Bay flats offer classic double-dip possibilities. The late sporting artist Jack Cowan utilized this theme in numerous paintings—redfish tailing in the decoy spreads, or waders stringing reds with stilt blinds in the background and bull sprigs hovering overhead. You get pumped just looking at those beautiful images.
And they are real. Hurricane Harvey certainly stirred things up along the middle coast, but the fish are there and the flights of pintails and redheads will come. It remains only for the hunter-turned-angler to capitalize on the wading or drifting opportunities.
Hey, you’re already in chest waders; all you need is a rod and a gung-ho mindset. A couple of friends and I recently rallied for a double-dip morning off Matagorda Island. Frankly, our duck hunt was lousy—two muffed chances at early teal and that was it. The keenly anticipated flights of redheads and pintails failed to materialize.
But the December morning was dead-solid perfect for wade fishing. The air was mild, the sun was bright, and the green tide was riffled by a moderate southeast wind. We ran the center console to a nearby cove and hopped out into thigh-deep water.
The bottom of the primary bay was hard sand that soon gave way to the crunching of oyster shells. We eased along the reef, working about 25 or 30 yards apart. I’d like to say that we “killed ‘em,” but we didn’t. We caught 8 or 10 redfish, mostly small, but the impromptu session saved the duckless dawn.

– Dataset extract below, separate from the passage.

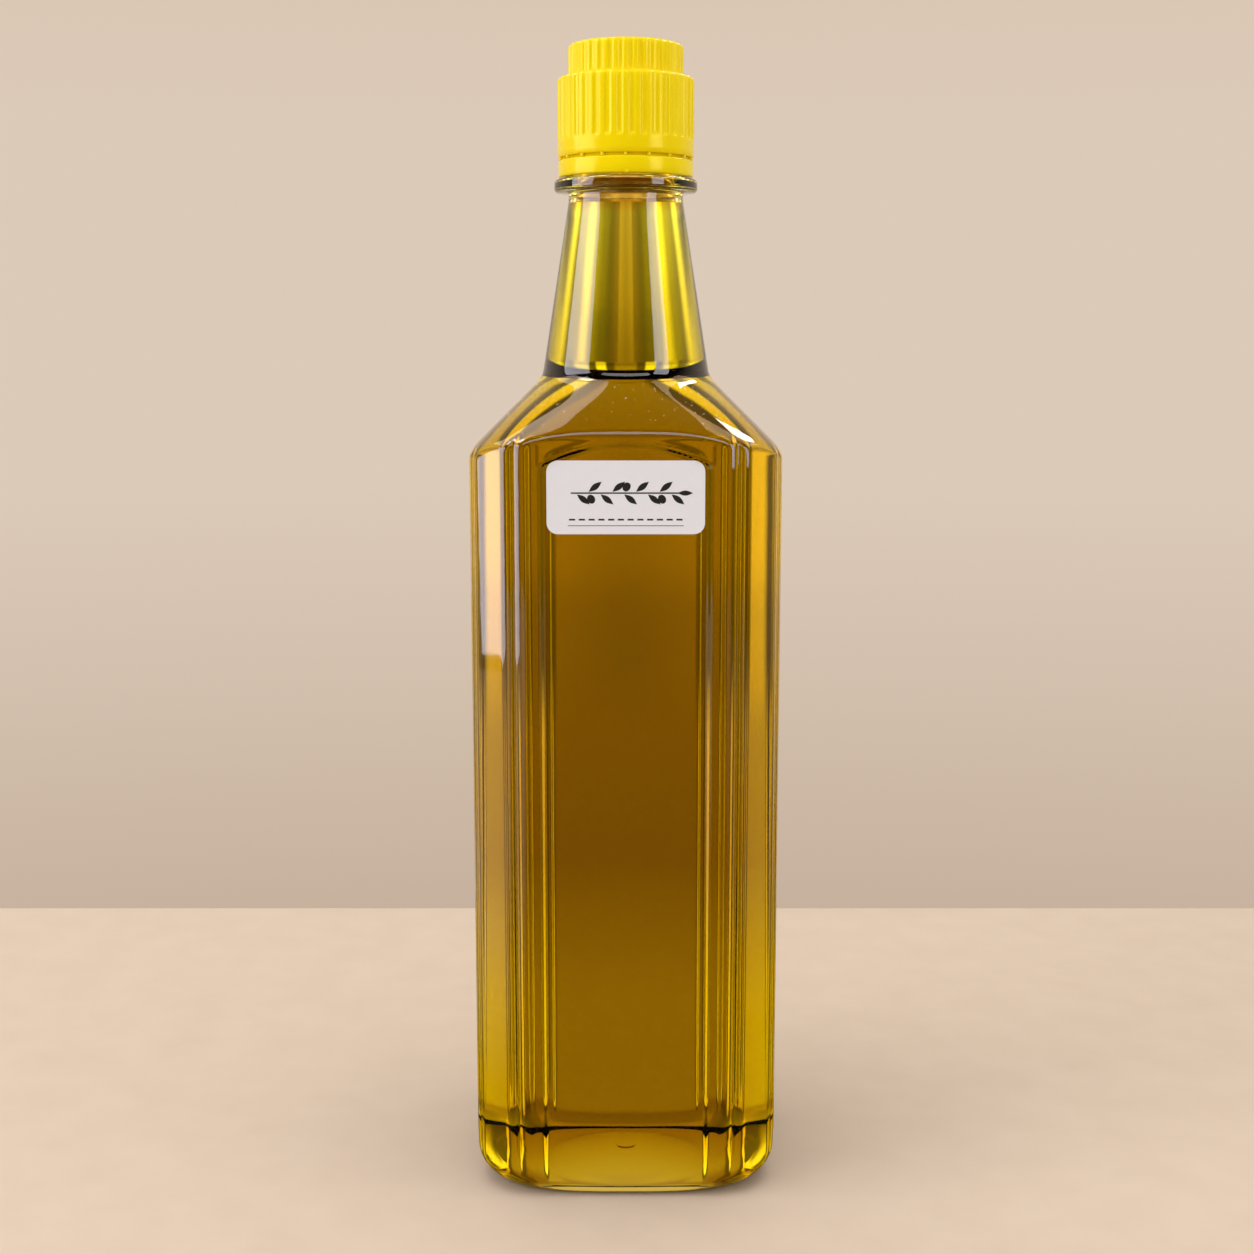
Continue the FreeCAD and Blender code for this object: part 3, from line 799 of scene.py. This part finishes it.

I don’t recall what the other guys were using—plastics, probably—but I went with the glittering promise of a 1/2-ounce spoon.
When you feel as if you are in the middle of a classic Cowan painting, that’s just what you do. Old timers might remember the 1983 Gulf Coast Conservation Association stamp/print. That first powerful “save the redfish” image showed a shin-deep Texas wader, cool and loose, poised in a slight crouch. He was wearing a cowboy-type hat and flicking a side-arm cast with a gold spoon at a pod of redfish gliding across sparkling sand and grass.
That’s our cherished school fishing, and it’s often within reach of the nearest duck hunt.